A Canadian Coast Guard boat was up on the shipyard being worked on while we were in Victoria. A ship out of the water has a very different feel given how much it sits above you and the view of the area below the waterline. It changes the scale of the vessel to my eye. I’m not sure what work was being undertaken and wonder whether it is already back in service or not.
On our trip to Victoria, we took the BC Ferries crossing to Vancouver Island. On our return journey, we got to the terminal at Swartz Bay quite early and the sun was shining so I wandered down to the water edge near the ferries to see what was going on. There were more BC Ferries vessels in place along with a competitor ferry, Seaspan, that appears to be focused on freight traffic only.
That ferry left before we loaded but it ended up following us through the passage towards the Strait of Georgia. We made a couple of turns through the passage which meant it appeared and disappeared from view for me but I managed to catch it a couple of times. The passage is also the place where the ferries pass in opposite directions since it is mid journey. A chance to get some more ferry shots. After a pause, it seems I am back on the ferry photography trail!

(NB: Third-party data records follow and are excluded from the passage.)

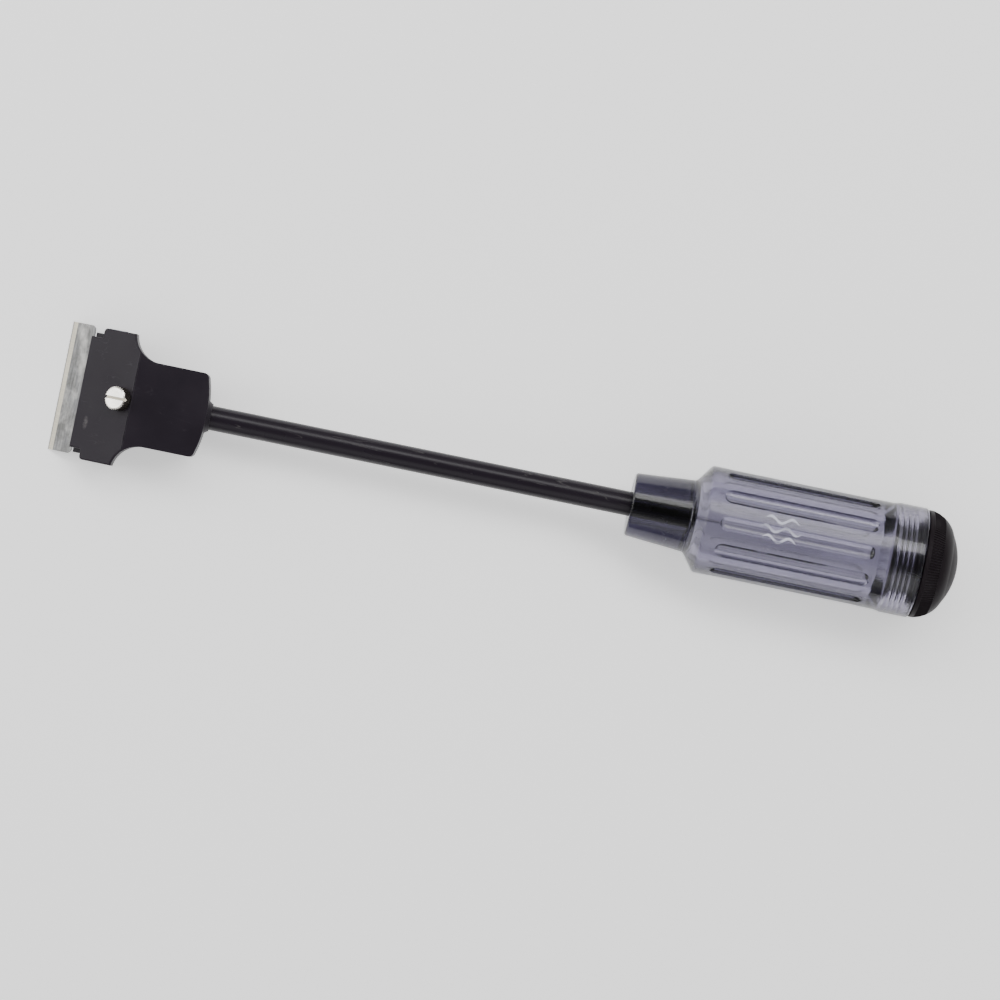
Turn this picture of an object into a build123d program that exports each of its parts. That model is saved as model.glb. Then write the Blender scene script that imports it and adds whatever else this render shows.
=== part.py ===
from build123d import *
import math
import os

os.makedirs("parts", exist_ok=True)

# Algae scraper, millimetres. X runs along the shaft, from the blade (-X) to the cap (+X).
# Z is up, square to the flat neck of the head. The origin is under the middle of the tool,
# at the height of the lowest point of the handle.

# ---- driving dimensions -------------------------------------------------------------------
overall_length = 267.3       # blade edge to the top of the cap
axis_height = 16.3           # shaft axis above the lowest point of the handle

shaft_radius = 3.6
shaft_start = 28.2           # distances marked _start, _end or _at run along X from the blade edge
shaft_end = 189.0
wing_thickness = 1.3         # coined wings that lock the shaft in the handle
wing_radius = 5.6
wing_start = 176.0
wing_length = 8.0

bend_at = 22.1               # bend line between the sloping jaw and the flat neck
bend_angle = 28.0
neck_thickness = 11.0
neck_half_width = 12.4
neck_end = 44.2
body_half_width = 19.5
waist_radius = 8.2           # concave flank between the wide jaw and the neck
jaw_length = 17.9            # bend line to the front of the jaw, along the slope
shoulder_length = 13.7       # bend line to the step where the jaw reaches full width
lip_half_width = 16.5
lower_lip_half_width = 17.8
plate_thickness = 1.7        # upper jaw
slot_height = 1.0            # gap between the jaws, for the blade's folded back
lower_lip_thickness = 1.8
jaw_bottom_run = 4.5         # bend line to the edge where the underside turns down
pad_reach = 6.85             # raised pad behind the blade, bend line to its front
pad_clearance = 0.05         # upper jaw above the pad
butt_gap = 0.15              # between the upper jaw's rear face and the neck
edge_round = 0.5             # outer edges of the upper jaw
neck_round = 1.0             # edges under the neck
boss_height = 1.2            # low collar round the shaft where it leaves the neck
boss_length = 1.2

pin_at = 36.0                # roll pin through the neck and the shaft
pin_radius = 1.0
pin_wall = 0.3
pin_slot = 0.35
pin_top = 2.9                # above the shaft axis
pin_recess = 0.3             # pin below the neck's underside

blade_length = 38.1          # standard single-edge blade
blade_width = 19.05
blade_thickness = 0.25
blade_reach = 26.2           # bend line to the cutting edge, along the slope
blade_offset = 0.6           # the blade is clamped this far to +Y of the middle
bevel_width = 1.8
notch_front = 8.15           # side notches of the blade, behind its edge
notch_back = 12.95
notch_depth = 3.3
shoulder_round = 1.5
hole_back = 11.4             # rear tip of the blade's hole, behind its edge
hole_half_width = 1.6
mounted_hole_front = 8.6
spare_hole_front = 4.8
spine_width = 6.1
spine_thickness = 0.9
spine_round = 0.3
spine_back = 0.25            # closed part of the fold, behind the sheet

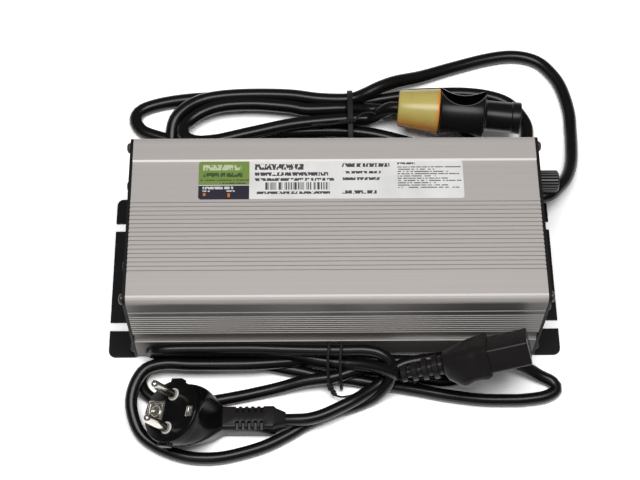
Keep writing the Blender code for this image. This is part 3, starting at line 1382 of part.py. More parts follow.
def make_socket_connector():
    axis = -Vector(SOCKET_AXIS).normalized()
    up = Vector(SOCKET_FACE)
    up = (up - axis * up.dot(axis)).normalized()
    side = axis.cross(up)
    end = Vector(SOCKET_END)
    stages = [
        (0.0, SOCKET_WIDTH - 1.0, SOCKET_HEIGHT - 1.0, 2.0),
        (0.6, SOCKET_WIDTH, SOCKET_HEIGHT, 2.5),
        (SOCKET_LENGTH, SOCKET_WIDTH, SOCKET_HEIGHT, 2.5),
        (SOCKET_LENGTH, GRIP_WIDTH, GRIP_HEIGHT, 4.0),
        (SOCKET_LENGTH + 10.0, GRIP_WIDTH, GRIP_HEIGHT, 4.0),
        (SOCKET_LENGTH + GRIP_LENGTH, GRIP_WIDTH * 0.78, GRIP_HEIGHT * 0.88, 5.0),
        (SOCKET_LENGTH + GRIP_LENGTH + 3.0, 15.0, 14.0, 6.0),
    ]
    start = SOCKET_LENGTH + GRIP_LENGTH + 3.0
    pitch = (SOCKET_RELIEF - 3.0) / RELIEF_RIBS
    for rib in range(RELIEF_RIBS):
        size = 13.6 - 4.4 * rib / (RELIEF_RIBS - 1)
        foot = start + rib * pitch
        stages.append((foot + 0.3, size - 2.0, size - 2.2, (size - 2.2) * 0.48))
        stages.append((foot + pitch * 0.45, size - 2.0, size - 2.2, (size - 2.2) * 0.48))
        stages.append((foot + pitch * 0.5, size, size - 0.2, (size - 0.2) * 0.48))
        stages.append((foot + pitch, size - 0.3, size - 0.5, (size - 0.5) * 0.48))
    bm = bmesh.new()
    add_loft(bm, [ring_at(end + axis * back, side, up, w, h, r) for back, w, h, r in stages])
    body = finish(bm, "socket_connector", "black_plastic", smooth=True)
    bm = bmesh.new()
    for x, y in ((-7.0, -1.6), (7.0, -1.6), (0.0, 2.4)):
        line = [(x + a, y + b) for a, b in rounded(0.0, 0.0, 2.8, 5.0, 0.4, 2)]
        add_loft(bm, [[end + axis * back + side * a + up * b for a, b in line] for back in (-1.0, 17.0)])
    cut(body, finish(bm, "socket_slots", "black_plastic"))


make_socket_connector()
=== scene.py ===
import math

import bmesh
import bpy
from mathutils import Matrix, Vector


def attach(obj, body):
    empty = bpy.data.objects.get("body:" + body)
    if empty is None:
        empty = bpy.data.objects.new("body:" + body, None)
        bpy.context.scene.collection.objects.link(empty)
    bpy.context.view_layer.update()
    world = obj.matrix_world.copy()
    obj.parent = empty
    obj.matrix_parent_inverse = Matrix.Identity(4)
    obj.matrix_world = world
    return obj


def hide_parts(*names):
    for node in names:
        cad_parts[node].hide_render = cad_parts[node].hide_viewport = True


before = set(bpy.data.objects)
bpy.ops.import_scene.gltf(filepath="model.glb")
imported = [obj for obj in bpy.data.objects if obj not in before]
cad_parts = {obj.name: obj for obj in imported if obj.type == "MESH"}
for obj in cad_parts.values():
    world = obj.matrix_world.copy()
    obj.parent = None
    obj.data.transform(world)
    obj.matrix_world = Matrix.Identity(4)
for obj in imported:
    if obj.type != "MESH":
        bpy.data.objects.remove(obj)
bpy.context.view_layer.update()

# Camera: a long lens above the front of the charger, looking down on it. Its place is worked out
# from the distance along the line of sight, so the case stands in the frame as in the photograph.
LINE_OF_SIGHT = 0.877582
TILT = math.radians(62.221)
YAW = math.radians(1.649)
ROLL = math.radians(-1.15)
SIDE_SHIFT = 0.008441
UP_SHIFT = -0.021108
FOCAL_PIXELS = 1488.6
IMAGE_WIDTH = 640

camera_data = bpy.data.cameras.new("camera")
camera = bpy.data.objects.new("camera", camera_data)
bpy.context.scene.collection.objects.link(camera)
camera_data.sensor_width = 36.0
camera_data.lens = FOCAL_PIXELS / IMAGE_WIDTH * camera_data.sensor_width
across = Vector((math.cos(YAW), -math.sin(YAW), 0.0))
away = Vector((math.sin(YAW), math.cos(YAW), 0.0))
up = away * math.sin(TILT) + Vector((0.0, 0.0, math.cos(TILT)))
forward = away * math.cos(TILT) - Vector((0.0, 0.0, math.sin(TILT)))
right_axis = across * math.cos(ROLL) - up * math.sin(ROLL)
up_axis = across * math.sin(ROLL) + up * math.cos(ROLL)
place = -forward * LINE_OF_SIGHT - across * SIDE_SHIFT - up * UP_SHIFT
camera.matrix_world = Matrix.Translation(place) @ Matrix(
    (right_axis, up_axis, -forward)
).transposed().to_4x4()
bpy.context.scene.camera = camera
bpy.context.scene.view_settings.view_transform = "Standard"

# Light: a wide soft box overhead, a smaller one towards the front, and a dim even room. Each box
# is given by its place, its width and depth, and its power.
SOFT_BOXES = (
    ("overhead_box", (0.0, -0.12, 0.95), 0.8, 0.4, 8.0),
    ("front_box", (-0.25, -0.75, 0.75), 0.5, 0.4, 0.4),
)
LIT_SPOT = Vector((0.0, 0.0, 0.0))
ROOM_LIGHT = 0.13
for name, spot, width, depth, power in SOFT_BOXES:
    lamp_data = bpy.data.lights.new(name, "AREA")
    lamp_data.shape = "RECTANGLE"
    lamp_data.size = width
    lamp_data.size_y = depth
    lamp_data.energy = power
    lamp = bpy.data.objects.new(name, lamp_data)
    bpy.context.scene.collection.objects.link(lamp)
    lamp.location = spot
    lamp.rotation_mode = "QUATERNION"
    lamp.rotation_quaternion = (LIT_SPOT - Vector(spot)).to_track_quat("-Z", "Y")

world = bpy.data.worlds.new("room")
bpy.context.scene.world = world
world.use_nodes = True
world.node_tree.nodes["Background"].inputs["Color"].default_value = (1.0, 1.0, 1.0, 1.0)
world.node_tree.nodes["Background"].inputs["Strength"].default_value = ROOM_LIGHT

# Floor: one plain pale sheet. Its colour is lifted for what the camera and shiny surfaces see, so
# the background is white and the shadow stays.
FLOOR_SIZE = 6.0
FLOOR_TONE = (0.15, 0.15, 0.15, 1.0)
FLOOR_SEEN = (1.7, 1.7, 1.7, 1.0)


def filled(made, found, inputs):
    """Fills the inputs of a node in a finish, each from a socket or with a plain value."""
    for slot, value in inputs.items():
        if isinstance(value, bpy.types.NodeSocket):
            made.node_tree.links.new(value, found.inputs[slot])
        else:
            found.inputs[slot].default_value = value
    return found.outputs


def node(made, kind, **inputs):
    """Puts a node into a finish and fills those of its inputs that are named here."""
    return filled(made, made.node_tree.nodes.new(kind), inputs)


def worked_out(made, operation, *values):
    """One step of arithmetic in a finish."""
    found = made.node_tree.nodes.new("ShaderNodeMath")
    found.operation = operation
    return filled(made, found, dict(enumerate(values)))[0]


def blended(made, share, first, second):
    """A colour that goes from the first to the second with the share."""
    found = made.node_tree.nodes.new("ShaderNodeMix")
    found.data_type = "RGBA"
    return filled(made, found, {0: share, 6: first, 7: second})[2]


def started(name):
    """A new finish, still plain."""
    made = bpy.data.materials.new(name)
    made.use_nodes = True
    return made


def on_shader(made, inputs):
    """Fills inputs of a finish's own shader."""
    filled(made, made.node_tree.nodes["Principled BSDF"], inputs)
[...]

During the evenings at Cannon Beach, we could see lots of lights out on the water. Fishing boats were out at work and their lights were very bright. I am not sure whether they only fish at night or not. During the day, it would be hard to spot them without the lights giving you a clue since they were generally quite far out. However, one boat was closer in than the others. It was right behind on of the sea stacks near Haystack Rock. With a lot of mist in the air, the light from the boat was diffused and provided a backlight to the rock. It wasn’t lone before the boat came out from behind the rock and the effect was lost.